A native format, in the context of software applications, refers to the file format which the application is designed to work with. It captures the internal reality of the program as well as is possible. Most likely this is also the default format of the application. A native file format therefore most likely has a one to one relationship with the applications features. In turn, a foreign format is not a true reflection of application internals, even though it may be supported by an application. To read a foreign file causes translation of data, this can cause data loss and further editing may prevent faithful writing back to the foreign format.

Example
A document writer application may support a multitude of files, ranging from simple text files that only store characters and not font faces or sizes, to complex documents containing text effects and images. However, when these text files or documents are opened, they are not necessarily edited in their original format.
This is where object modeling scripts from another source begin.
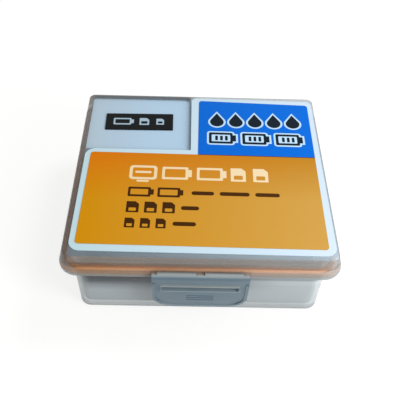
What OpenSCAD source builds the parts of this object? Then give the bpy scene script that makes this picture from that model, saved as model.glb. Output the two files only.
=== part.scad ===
// Hinged, sealed pocket case for two camera batteries and six memory cards.
// The origin is the middle of the flat underside, +X to the right, -Y to the latch, +Z up.

/* [Case] */
// Width across the rim
case_w = 100; // [98:0.5:110]
// Depth across the rim
case_d = 94; // [92:0.5:100]
// Height of the closed case, without the label
case_h = 34; // [33:0.5:38]
// Corner radius of the rim, seen from above
rim_r = 7; // [6:0.5:9]
// Wall thickness of both moulded shells
wall = 1.6; // [1.4:0.1:1.8]
// How far the rim stands out over the tub's wall
overhang = 4.2; // [4.2:0.1:5]
// Corner radius of the tub's outer wall
tub_r = 5; // [4:0.5:6]

/* [Lid] */
// Height from the underside of the rim flange to the lid's top
rim_depth = 8.7; // [8.5:0.1:10]
// Thickness of the base's rim flange
flange_t = 1.4; // [1.3:0.1:2]
// How far the lid's skirt flares out at the front and back, from its top edge to the rim
flare = 2.8; // [2.4:0.1:2.9]
// How far it flares out at the sides
side_flare = 1.8; // [1.6:0.1:2.2]
// Corner radius of the lid's top, seen from above
lid_top_r = 2.4; // [2:0.2:3]
// Depth of the lowered window in the lid's top
window_drop = 1.6; // [1.2:0.1:2]

/* [Seal] */
// Width of the seal ring
seal_w = 1.6; // [1.4:0.1:1.6]
// Height of the seal ring
seal_h = 1.6; // [1.5:0.1:1.8]
// Depth of the groove that the ring sits in
groove_t = 0.7; // [0.6:0.1:0.8]

/* [Latch] */
// Width of the latch flap
latch_w = 34; // [30:1:40]
// Length of the flap below its pivot
latch_len = 19.2; // [18:0.2:21]
// Radius of the flap's lower corners
latch_r = 7.5; // [6:0.5:9]
// Lean of the closed flap towards the tub, in degrees
latch_lean = 8; // [6:0.5:9]
// Thickness of the flap
latch_t = 1.4; // [1.2:0.1:1.6]

/* [Insert] */
// Width of a battery bay
bay_w = 41; // [39:0.5:41]
// Length of a battery bay
bay_l = 58; // [56:0.5:58]
// Height of the insert's walls above the table
insert_top = 15; // [12:0.5:18]

/* [Hidden] */
$fn = 64;

half_w = case_w / 2;
half_d = case_d / 2;
tub_w = half_w - overhang;
tub_d = half_d - overhang;
flange_z = case_h - rim_depth;
seat_z = flange_z + flange_t;
edge_r = 0.7;
floor_t = 1.8;
tub_draft = 0.6;

// Upstand inside the seal ring
lip_out = 0.5;
lip_z = seat_z + 2.4;
seal_z = seat_z - groove_t;
seal_gap = 0.05;

// Rear hinge: two sets of three knuckles
hinge_x = 27;
knuckle_r = 1.6;
hinge_y = half_d + knuckle_r + 0.1;
hinge_z = flange_z + 1;
hinge_pin_r = 0.7;
mid_knuckle = 7.4;
end_knuckle = 4;
knuckle_gap = 0.3;
hinge_span = mid_knuckle + 2 * (knuckle_gap + end_knuckle);
run_gap = 0.05;

// Front latch pivot, and the lid's three lugs that carry its pin
pivot_y = -half_d - 0.9;
pivot_z = seat_z + 0.8;
barrel_r = 1.6;
barrel_clear = 0.2;
latch_pin_r = 0.5;
lug_r = 0.9;
lug_clear = 0.15;
lug_web = 0.9;
lug_w = 1.6;
mid_lug_w = 2.4;
lug_centres = [-latch_w / 2 + lug_w / 2, 0, latch_w / 2 - lug_w / 2];
slot_w = 27;
slot_top = 4.5;
slot_h = 2.6;
bead_w = 1.1;
bead_t = 0.35;
bead_top = 2.6;
frame_w = 0.8;
frame_t = 0.3;
grip_w = 10;
grip_h = 0.6;
grip_t = 0.15;
grip_pitch = 1.5;
grip_y = 13;
catch_w = 25.4;
catch_z = pivot_z - slot_top - slot_h + 0.4;
catch_t = 1.4;

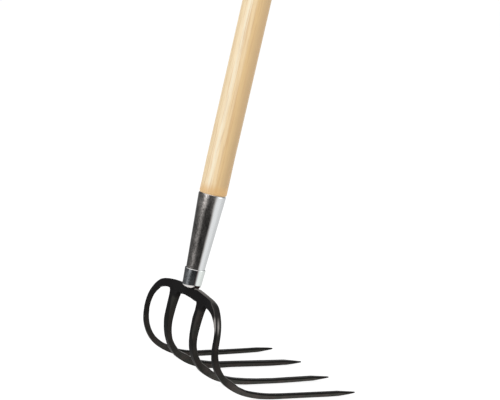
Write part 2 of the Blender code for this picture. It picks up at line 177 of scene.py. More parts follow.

Instead, the document writer may first convert the file into its own native data structure. Once the file is done being edited, the application will then convert the file back to its original format.

In some cases, applications may be able to open (import) files, but not save (export) them in the same format. This may be due to licensing issues, or simply because the feature has not been implemented in the application's programming yet. However, the application will typically be able to save the document in its own native format or any of the other foreign formats it is programmed to export.

For example, Microsoft Office Word 2003 is able to open Windows Write (*.wri) files, but cannot save them. Instead it is able to save them in its native Word Document (*.doc) format or a number of other common formats.